La trama del film si concentra nello specifico sul personaggio di Dani (Florence Pugh), una ragazza che ha da poco perso la sorella e i genitori in un terribile caso di omicidio-suicidio. Insieme al fidanzato Christian (Jack Reynor) e ai suoi amici si reca in Svezia per partecipare al festival di mezza estate della comune di Hårga, nel tentativo di lasciarsi alle spalle il terribile evento che ha sconvolto la sua vita. La comunità locale organizza il festival ogni 90 anni, portando al culmine estremo l’insieme di tradizioni che ne compongono la cultura. Il viaggio, da semplice occasione di svago, diventerà presto un’occasione per i ragazzi, e soprattutto per Dani e Christian, per rivedere lo stato delle loro relazioni intersoggettive.

Midsommar

In Midsommar, tutto è esattamente quello che sembra. Da un rituale all’altro, il culto di Hårga viene progressivamente rivelato allo spettatore: tuttavia, così come accade per i personaggi del film di Aster, l’interesse diventa presto quasi di natura accademica. Lo spettatore viene messo nella difficile condizione di dover assorbire passivamente le pratiche ritualistiche via via sempre più disumane e retrograde della comune, parallelamente a quanto avviene a Christian e all’amico Josh (William Jackson Harper), quasi desensibilizzati e guidati più dall’interesse per le loro ricerche antropologiche che dalla razionalità. Inoltre, il ricorso a sostanze allucinogene, insieme alla suggestiva ambientazione (vero e proprio personaggio a sé stante) non permette ai ragazzi di concentrarsi sullo stato reale della situazione in cui si trovano, condizionandone irrimediabilmente il giudizio.

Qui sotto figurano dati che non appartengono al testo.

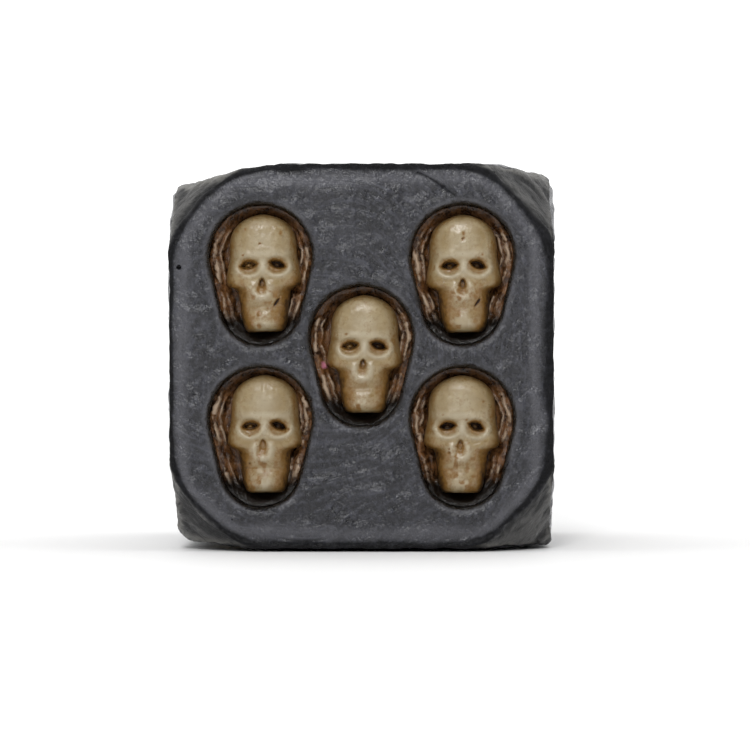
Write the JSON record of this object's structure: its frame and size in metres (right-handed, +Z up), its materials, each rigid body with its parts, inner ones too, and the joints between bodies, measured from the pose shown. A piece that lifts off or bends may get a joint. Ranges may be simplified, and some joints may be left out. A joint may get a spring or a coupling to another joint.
{
  "type": "skull pip die",
  "caption": "Six-sided gaming die with worn corners, whose pips are small carved skulls set in stained egg-shaped pockets.",
  "frame": {"origin": "middle of the face of six that the die rests on", "axes": "+Z up through the face of one, +X out of the face of four, +Y out of the face of two, so the face of five looks along -Y"},
  "size_m": [0.019, 0.019, 0.019],
  "materials": {
    "black_resin": "satin",
    "bone_resin": "satin",
    "brown_stain": "gloss"
  },
  "bodies": {
    "root": {"die_body": "black_resin", "bed_1_centre": "brown_stain", "bed_2_lower_left": "brown_stain", "bed_2_upper_right": "brown_stain", "bed_3_centre": "brown_stain", "bed_3_upper_left": "brown_stain", "bed_3_lower_right": "brown_stain", "bed_4_lower_left": "brown_stain", "bed_4_upper_right": "brown_stain", "bed_4_upper_left": "brown_stain", "bed_4_lower_right": "brown_stain", "bed_5_centre": "brown_stain", "bed_5_lower_left": "brown_stain", "bed_5_upper_right": "brown_stain", "bed_5_upper_left": "brown_stain", "bed_5_lower_right": "brown_stain", "bed_6_upper_left": "brown_stain", "bed_6_upper_middle": "brown_stain", "bed_6_upper_right": "brown_stain", "bed_6_lower_left": "brown_stain", "bed_6_lower_middle": "brown_stain", "bed_6_lower_right": "brown_stain", "skull_1_centre": "bone_resin", "skull_2_lower_left": "bone_resin", "skull_2_upper_right": "bone_resin", "skull_3_centre": "bone_resin", "skull_3_upper_left": "bone_resin", "skull_3_lower_right": "bone_resin", "skull_4_lower_left": "bone_resin", "skull_4_upper_right": "bone_resin", "skull_4_upper_left": "bone_resin", "skull_4_lower_right": "bone_resin", "skull_5_centre": "bone_resin", "skull_5_lower_left": "bone_resin", "skull_5_upper_right": "bone_resin", "skull_5_upper_left": "bone_resin", "skull_5_lower_right": "bone_resin", "skull_6_upper_left": "bone_resin", "skull_6_upper_middle": "bone_resin", "skull_6_upper_right": "bone_resin", "skull_6_lower_left": "bone_resin", "skull_6_lower_middle": "bone_resin", "skull_6_lower_right": "bone_resin"}
  },
  "joints": []
}
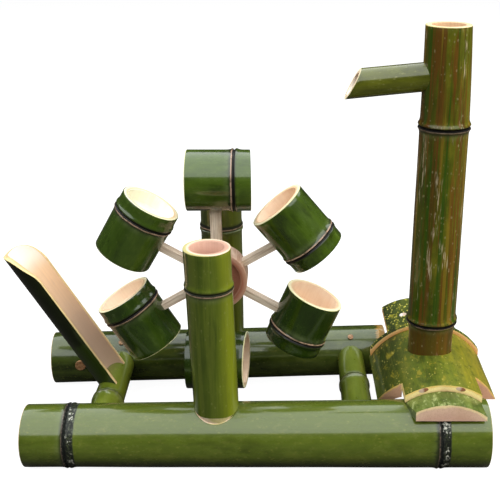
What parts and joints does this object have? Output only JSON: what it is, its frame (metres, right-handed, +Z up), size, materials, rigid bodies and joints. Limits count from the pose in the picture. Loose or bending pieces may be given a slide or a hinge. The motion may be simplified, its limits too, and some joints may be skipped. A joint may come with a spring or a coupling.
{
  "type": "bamboo waterwheel fountain",
  "caption": "Garden water feature of green bamboo culms: rails, standing column with spout, cup wheel on an axle between posts, leaning scoop and lapped saddle",
  "frame": {"origin": "Centre of the column's foot on the floor, at the mouth of the hose entry", "axes": "+X along the rails from the scoop to the column, +Y from the front rail to the rear rail, +Z up"},
  "size_m": [0.4844, 0.2388, 0.401],
  "materials": {
    "rail_culm": "wet green bamboo skin, glossy",
    "crossbar_culm": "bright yellow-green bamboo skin, glossy",
    "post_culm": "olive green bamboo skin, glossy",
    "cup_culm": "dark green bamboo skin, glossy",
    "hub_culm": "peach end grain and red-brown septum, matt",
    "column_culm": "olive bamboo skin with brown streaks, glossy",
    "saddle_culm": "olive bamboo skin with yellow flecks, raw cut edges",
    "trough_culm": "dark green bamboo skin outside, pale peach inside",
    "split_bamboo": "raw tan split bamboo, matt",
    "brown_plug": "brown end grain, matt"
  },
  "bodies": {
    "frame": {"front_rail": "rail_culm", "rear_rail": "rail_culm", "left_crossbar": "crossbar_culm", "right_crossbar": "crossbar_culm", "crossbar_pegs": "split_bamboo", "rear_rail_plug": "brown_plug", "front_post": "post_culm", "rear_post": "post_culm", "post_dowels": "split_bamboo", "column": "column_culm", "spout": "post_culm", "saddle_shell": "saddle_culm", "saddle_back_shell": "saddle_culm", "saddle_front_block": "saddle_culm", "saddle_pegs": "split_bamboo", "trough": "trough_culm", "trough_pin": "split_bamboo"},
    "wheel": {"axle": "split_bamboo", "hub": "hub_culm", "front_spacer": "split_bamboo", "rear_spacer": "split_bamboo", "spoke_1": "split_bamboo", "spoke_2": "split_bamboo", "spoke_3": "split_bamboo", "spoke_4": "split_bamboo", "spoke_5": "split_bamboo", "spoke_6": "split_bamboo", "cup_1": "cup_culm", "cup_2": "cup_culm", "cup_3": "cup_culm", "cup_4": "cup_culm", "cup_5": "cup_culm", "cup_6": "cup_culm"}
  },
  "joints": [
    {"name": "wheel_spin", "type": "hinge", "parent": "frame", "child": "wheel", "pos_m": [-0.213, 0.004, 0.1575], "axis": [0, 1, 0], "continuous": true}
  ]
}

A differenza del disastroso remake di Suspiria (2018) di Luca Guadagnino, la tetra rappresentazione dei misteri della comunità protagonista del film di Aster non è intrisa di un tribalismo vuoto e senza scopo, bensì è il frutto di un accurato lavoro di mélange di differenti culture e simbologie reali, risultante in un’insolita operazione di messa in scena di un folklore inesistente ma verosimile. Le lunghe giornate di sole dell’estate svedese donano un’aura magica al racconto, creando una temporalità distorta, dove il riposo nelle ore notturne si erge ad ulteriore fonte di tormento per i protagonisti, contribuendo ad amplificare la sensazione di orrore che pervade la pellicola.

Nel complesso, con Midsommar, Ari Aster ci mostra lo sgretolamento e la dissoluzione di ogni forma di relazione, sia essa pensata nella dimensione collettiva, dove con l’assurdo trovano unico spazio di condivisione il comico e il terrore, sia in una forma più ridotta, come rappresentato dai drammi personali che coinvolgono Dani, Christian e compagni. Ari Aster si conferma dunque come uno dei migliori registi attualmente attivi nel panorama horror contemporaneo, affermandosi come una personalità capace di fondere, con sapienza e originalità, la propria vena autoriale agli stilemi propri del genere che ha deciso di abbracciare.